Data engineers should know joins, aggregations, window functions, CTEs, deduplication patterns, date logic, incremental loading, schema-aware transformations, data quality checks, and how to structure SQL so pipeline outputs remain correct and repeatable.
Why is SQL so important for data engineering?
SQL is important for data engineering because much of the work involves selecting, cleaning, joining, validating, aggregating, and reshaping data between raw source tables and trusted analytical outputs.
Do data engineers need more than basic SELECT and JOIN?
Yes. Basic querying is only the start. Data engineers also need to understand grain, idempotency, incremental logic, deduplication, NULL handling, window functions, data quality testing, and performance tradeoffs on large datasets.
What is the biggest SQL mistake data engineers make?
One of the biggest mistakes is losing track of grain. When a transformation changes the row-level meaning of the data without being handled explicitly, joins, aggregates, and metrics can become silently wrong.
Final thoughts
SQL for data engineers is about much more than querying tables.
It is about building trustworthy transformations.

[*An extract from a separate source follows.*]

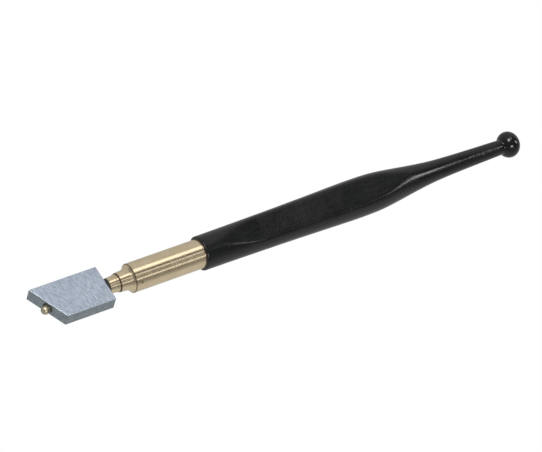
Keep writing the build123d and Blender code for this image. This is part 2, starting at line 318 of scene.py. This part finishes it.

That means writing SQL that:
- preserves the correct grain
- handles duplicates intentionally
- is safe to rerun
- separates staging from business logic
- validates outputs
- and stays readable enough for other engineers to inspect later
That is what makes data engineering SQL different from ordinary querying.
The goal is not only to return rows. It is to create a pipeline that keeps returning the right rows, in the right shape, for the right downstream use case, over and over again.
And that is exactly why strong SQL remains one of the most valuable skills in data engineering.